■ Aim:
Restate the complete material exactly.

■ Recorded data:
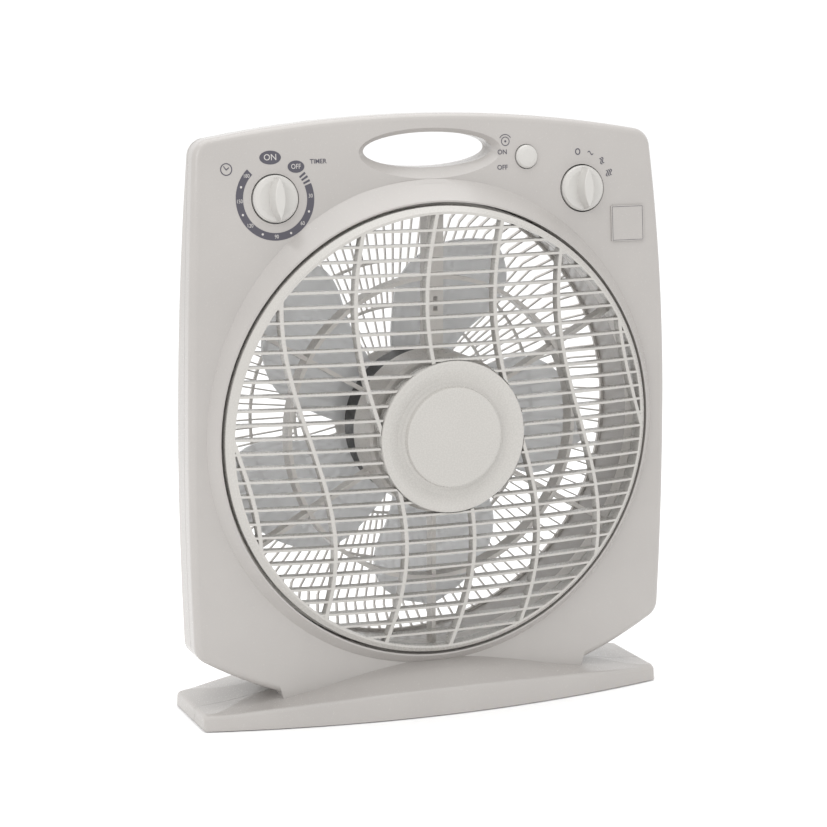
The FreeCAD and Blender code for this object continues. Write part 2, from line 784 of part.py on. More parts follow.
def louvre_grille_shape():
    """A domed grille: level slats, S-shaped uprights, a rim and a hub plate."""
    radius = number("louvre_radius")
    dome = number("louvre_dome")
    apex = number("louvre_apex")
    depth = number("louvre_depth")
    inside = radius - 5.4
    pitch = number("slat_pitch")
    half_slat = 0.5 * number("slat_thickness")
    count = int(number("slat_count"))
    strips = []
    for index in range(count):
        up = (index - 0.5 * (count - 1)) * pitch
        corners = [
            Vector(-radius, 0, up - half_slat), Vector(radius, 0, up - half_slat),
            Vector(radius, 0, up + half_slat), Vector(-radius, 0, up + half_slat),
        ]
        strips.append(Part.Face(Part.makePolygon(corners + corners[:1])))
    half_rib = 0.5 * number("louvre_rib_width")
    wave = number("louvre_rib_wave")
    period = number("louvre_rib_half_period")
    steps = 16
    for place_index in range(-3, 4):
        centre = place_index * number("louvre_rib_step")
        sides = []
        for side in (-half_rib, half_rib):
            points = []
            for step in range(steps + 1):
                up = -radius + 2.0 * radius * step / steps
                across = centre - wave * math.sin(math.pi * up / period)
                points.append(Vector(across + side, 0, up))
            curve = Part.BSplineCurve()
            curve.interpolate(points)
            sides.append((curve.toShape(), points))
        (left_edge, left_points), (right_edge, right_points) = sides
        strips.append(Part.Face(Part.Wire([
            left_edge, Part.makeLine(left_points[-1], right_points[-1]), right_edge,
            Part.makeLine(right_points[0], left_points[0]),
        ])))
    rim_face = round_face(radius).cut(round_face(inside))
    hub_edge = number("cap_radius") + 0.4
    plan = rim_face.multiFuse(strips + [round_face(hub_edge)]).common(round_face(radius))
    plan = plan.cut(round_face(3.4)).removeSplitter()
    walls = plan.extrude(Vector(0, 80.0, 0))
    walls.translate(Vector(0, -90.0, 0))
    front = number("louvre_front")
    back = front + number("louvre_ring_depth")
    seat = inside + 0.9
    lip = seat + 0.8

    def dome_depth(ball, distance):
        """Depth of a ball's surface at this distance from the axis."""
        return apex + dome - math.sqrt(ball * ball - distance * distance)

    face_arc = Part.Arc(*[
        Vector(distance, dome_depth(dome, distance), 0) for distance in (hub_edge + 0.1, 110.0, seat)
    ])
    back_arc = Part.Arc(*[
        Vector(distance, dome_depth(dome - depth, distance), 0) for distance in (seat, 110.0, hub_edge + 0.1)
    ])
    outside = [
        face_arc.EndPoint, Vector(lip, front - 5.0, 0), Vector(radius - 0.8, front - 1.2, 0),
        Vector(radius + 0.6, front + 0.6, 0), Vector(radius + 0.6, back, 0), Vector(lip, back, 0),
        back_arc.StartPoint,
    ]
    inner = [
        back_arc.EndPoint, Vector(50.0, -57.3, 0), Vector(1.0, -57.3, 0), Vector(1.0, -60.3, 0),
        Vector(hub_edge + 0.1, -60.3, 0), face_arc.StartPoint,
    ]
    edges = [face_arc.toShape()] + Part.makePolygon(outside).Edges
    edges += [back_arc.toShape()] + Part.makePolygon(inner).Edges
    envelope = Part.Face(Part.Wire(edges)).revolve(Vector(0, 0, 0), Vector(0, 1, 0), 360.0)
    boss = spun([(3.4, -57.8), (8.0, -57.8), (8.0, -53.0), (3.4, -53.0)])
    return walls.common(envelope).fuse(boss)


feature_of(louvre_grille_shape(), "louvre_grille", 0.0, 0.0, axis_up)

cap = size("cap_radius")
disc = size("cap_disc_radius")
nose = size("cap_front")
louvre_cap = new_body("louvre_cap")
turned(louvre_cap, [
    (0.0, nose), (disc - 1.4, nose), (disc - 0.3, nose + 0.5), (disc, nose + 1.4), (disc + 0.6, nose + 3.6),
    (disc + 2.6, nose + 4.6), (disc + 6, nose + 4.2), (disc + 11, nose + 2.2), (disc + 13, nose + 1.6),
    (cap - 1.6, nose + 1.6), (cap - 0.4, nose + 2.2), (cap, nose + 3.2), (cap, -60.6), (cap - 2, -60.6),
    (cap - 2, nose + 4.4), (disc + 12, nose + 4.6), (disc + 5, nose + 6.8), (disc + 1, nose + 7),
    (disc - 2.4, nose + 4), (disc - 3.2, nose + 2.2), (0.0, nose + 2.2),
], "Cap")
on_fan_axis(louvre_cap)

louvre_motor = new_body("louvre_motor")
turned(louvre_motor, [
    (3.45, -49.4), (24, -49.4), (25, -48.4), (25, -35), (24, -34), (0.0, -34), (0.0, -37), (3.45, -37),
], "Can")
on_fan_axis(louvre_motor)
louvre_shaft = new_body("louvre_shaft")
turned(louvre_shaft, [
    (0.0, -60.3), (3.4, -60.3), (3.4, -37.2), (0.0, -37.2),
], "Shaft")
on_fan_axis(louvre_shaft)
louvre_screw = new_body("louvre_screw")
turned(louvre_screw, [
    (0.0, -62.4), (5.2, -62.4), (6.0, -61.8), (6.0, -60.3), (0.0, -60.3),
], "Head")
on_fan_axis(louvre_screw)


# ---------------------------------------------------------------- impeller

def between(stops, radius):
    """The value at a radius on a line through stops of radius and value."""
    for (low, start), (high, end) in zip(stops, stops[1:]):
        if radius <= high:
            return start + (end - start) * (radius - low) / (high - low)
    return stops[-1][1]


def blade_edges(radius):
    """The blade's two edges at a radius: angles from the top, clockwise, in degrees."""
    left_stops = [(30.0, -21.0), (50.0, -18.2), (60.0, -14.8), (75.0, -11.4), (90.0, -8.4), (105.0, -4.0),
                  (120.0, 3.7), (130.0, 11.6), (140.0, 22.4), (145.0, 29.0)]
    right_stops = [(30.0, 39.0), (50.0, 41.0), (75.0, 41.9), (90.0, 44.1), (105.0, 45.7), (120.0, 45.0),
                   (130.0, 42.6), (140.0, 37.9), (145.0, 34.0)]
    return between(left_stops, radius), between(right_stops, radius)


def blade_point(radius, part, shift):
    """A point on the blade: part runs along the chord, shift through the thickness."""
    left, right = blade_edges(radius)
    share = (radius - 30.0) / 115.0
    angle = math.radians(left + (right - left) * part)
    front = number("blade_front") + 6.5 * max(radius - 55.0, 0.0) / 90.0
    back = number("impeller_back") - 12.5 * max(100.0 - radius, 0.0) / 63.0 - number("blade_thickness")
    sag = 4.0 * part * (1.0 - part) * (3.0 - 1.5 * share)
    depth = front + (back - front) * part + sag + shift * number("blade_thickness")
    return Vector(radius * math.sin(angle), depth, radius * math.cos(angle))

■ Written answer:
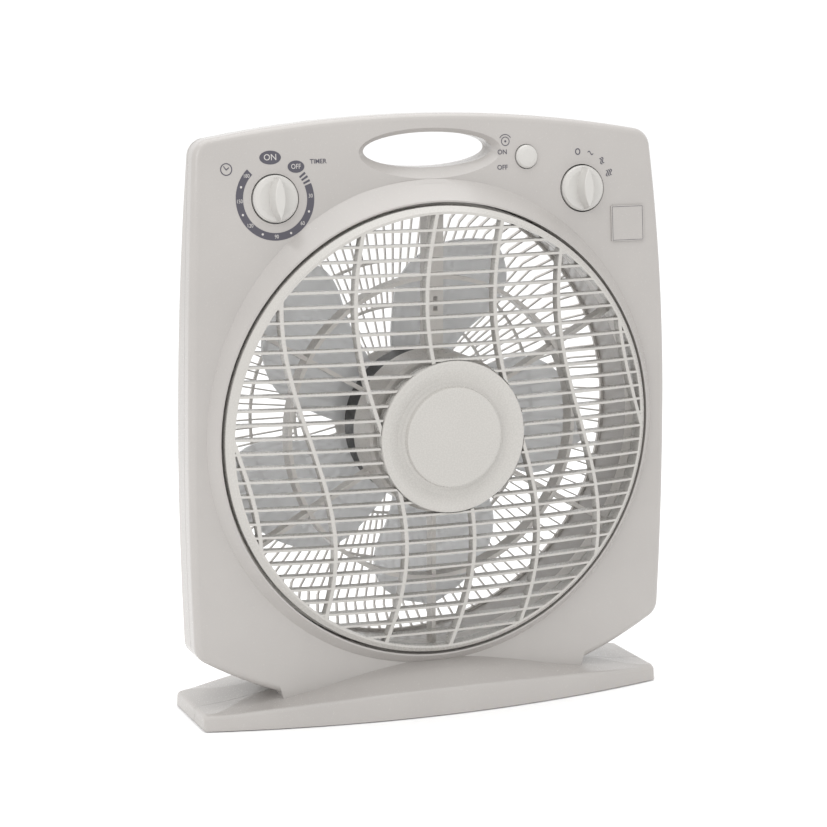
The FreeCAD and Blender code for this object continues. Write part 2, from line 784 of part.py on. More parts follow.
def louvre_grille_shape():
    """A domed grille: level slats, S-shaped uprights, a rim and a hub plate."""
    radius = number("louvre_radius")
    dome = number("louvre_dome")
    apex = number("louvre_apex")
    depth = number("louvre_depth")
    inside = radius - 5.4
    pitch = number("slat_pitch")
    half_slat = 0.5 * number("slat_thickness")
    count = int(number("slat_count"))
    strips = []
    for index in range(count):
        up = (index - 0.5 * (count - 1)) * pitch
        corners = [
            Vector(-radius, 0, up - half_slat), Vector(radius, 0, up - half_slat),
            Vector(radius, 0, up + half_slat), Vector(-radius, 0, up + half_slat),
        ]
        strips.append(Part.Face(Part.makePolygon(corners + corners[:1])))
    half_rib = 0.5 * number("louvre_rib_width")
    wave = number("louvre_rib_wave")
    period = number("louvre_rib_half_period")
    steps = 16
    for place_index in range(-3, 4):
        centre = place_index * number("louvre_rib_step")
        sides = []
        for side in (-half_rib, half_rib):
            points = []
            for step in range(steps + 1):
                up = -radius + 2.0 * radius * step / steps
                across = centre - wave * math.sin(math.pi * up / period)
                points.append(Vector(across + side, 0, up))
            curve = Part.BSplineCurve()
            curve.interpolate(points)
            sides.append((curve.toShape(), points))
        (left_edge, left_points), (right_edge, right_points) = sides
        strips.append(Part.Face(Part.Wire([
            left_edge, Part.makeLine(left_points[-1], right_points[-1]), right_edge,
            Part.makeLine(right_points[0], left_points[0]),
        ])))
    rim_face = round_face(radius).cut(round_face(inside))
    hub_edge = number("cap_radius") + 0.4
    plan = rim_face.multiFuse(strips + [round_face(hub_edge)]).common(round_face(radius))
    plan = plan.cut(round_face(3.4)).removeSplitter()
    walls = plan.extrude(Vector(0, 80.0, 0))
    walls.translate(Vector(0, -90.0, 0))
    front = number("louvre_front")
    back = front + number("louvre_ring_depth")
    seat = inside + 0.9
    lip = seat + 0.8

    def dome_depth(ball, distance):
        """Depth of a ball's surface at this distance from the axis."""
        return apex + dome - math.sqrt(ball * ball - distance * distance)

    face_arc = Part.Arc(*[
        Vector(distance, dome_depth(dome, distance), 0) for distance in (hub_edge + 0.1, 110.0, seat)
    ])
    back_arc = Part.Arc(*[
        Vector(distance, dome_depth(dome - depth, distance), 0) for distance in (seat, 110.0, hub_edge + 0.1)
    ])
    outside = [
        face_arc.EndPoint, Vector(lip, front - 5.0, 0), Vector(radius - 0.8, front - 1.2, 0),
        Vector(radius + 0.6, front + 0.6, 0), Vector(radius + 0.6, back, 0), Vector(lip, back, 0),
        back_arc.StartPoint,
    ]
    inner = [
        back_arc.EndPoint, Vector(50.0, -57.3, 0), Vector(1.0, -57.3, 0), Vector(1.0, -60.3, 0),
        Vector(hub_edge + 0.1, -60.3, 0), face_arc.StartPoint,
    ]
    edges = [face_arc.toShape()] + Part.makePolygon(outside).Edges
    edges += [back_arc.toShape()] + Part.makePolygon(inner).Edges
    envelope = Part.Face(Part.Wire(edges)).revolve(Vector(0, 0, 0), Vector(0, 1, 0), 360.0)
    boss = spun([(3.4, -57.8), (8.0, -57.8), (8.0, -53.0), (3.4, -53.0)])
    return walls.common(envelope).fuse(boss)


feature_of(louvre_grille_shape(), "louvre_grille", 0.0, 0.0, axis_up)

cap = size("cap_radius")
disc = size("cap_disc_radius")
nose = size("cap_front")
louvre_cap = new_body("louvre_cap")
turned(louvre_cap, [
    (0.0, nose), (disc - 1.4, nose), (disc - 0.3, nose + 0.5), (disc, nose + 1.4), (disc + 0.6, nose + 3.6),
    (disc + 2.6, nose + 4.6), (disc + 6, nose + 4.2), (disc + 11, nose + 2.2), (disc + 13, nose + 1.6),
    (cap - 1.6, nose + 1.6), (cap - 0.4, nose + 2.2), (cap, nose + 3.2), (cap, -60.6), (cap - 2, -60.6),
    (cap - 2, nose + 4.4), (disc + 12, nose + 4.6), (disc + 5, nose + 6.8), (disc + 1, nose + 7),
    (disc - 2.4, nose + 4), (disc - 3.2, nose + 2.2), (0.0, nose + 2.2),
], "Cap")
on_fan_axis(louvre_cap)

louvre_motor = new_body("louvre_motor")
turned(louvre_motor, [
    (3.45, -49.4), (24, -49.4), (25, -48.4), (25, -35), (24, -34), (0.0, -34), (0.0, -37), (3.45, -37),
], "Can")
on_fan_axis(louvre_motor)
louvre_shaft = new_body("louvre_shaft")
turned(louvre_shaft, [
    (0.0, -60.3), (3.4, -60.3), (3.4, -37.2), (0.0, -37.2),
], "Shaft")
on_fan_axis(louvre_shaft)
louvre_screw = new_body("louvre_screw")
turned(louvre_screw, [
    (0.0, -62.4), (5.2, -62.4), (6.0, -61.8), (6.0, -60.3), (0.0, -60.3),
], "Head")
on_fan_axis(louvre_screw)


# ---------------------------------------------------------------- impeller

def between(stops, radius):
    """The value at a radius on a line through stops of radius and value."""
    for (low, start), (high, end) in zip(stops, stops[1:]):
        if radius <= high:
            return start + (end - start) * (radius - low) / (high - low)
    return stops[-1][1]


def blade_edges(radius):
    """The blade's two edges at a radius: angles from the top, clockwise, in degrees."""
    left_stops = [(30.0, -21.0), (50.0, -18.2), (60.0, -14.8), (75.0, -11.4), (90.0, -8.4), (105.0, -4.0),
                  (120.0, 3.7), (130.0, 11.6), (140.0, 22.4), (145.0, 29.0)]
    right_stops = [(30.0, 39.0), (50.0, 41.0), (75.0, 41.9), (90.0, 44.1), (105.0, 45.7), (120.0, 45.0),
                   (130.0, 42.6), (140.0, 37.9), (145.0, 34.0)]
    return between(left_stops, radius), between(right_stops, radius)


def blade_point(radius, part, shift):
    """A point on the blade: part runs along the chord, shift through the thickness."""
    left, right = blade_edges(radius)
    share = (radius - 30.0) / 115.0
    angle = math.radians(left + (right - left) * part)
    front = number("blade_front") + 6.5 * max(radius - 55.0, 0.0) / 90.0
    back = number("impeller_back") - 12.5 * max(100.0 - radius, 0.0) / 63.0 - number("blade_thickness")
    sag = 4.0 * part * (1.0 - part) * (3.0 - 1.5 * share)
    depth = front + (back - front) * part + sag + shift * number("blade_thickness")
    return Vector(radius * math.sin(angle), depth, radius * math.cos(angle))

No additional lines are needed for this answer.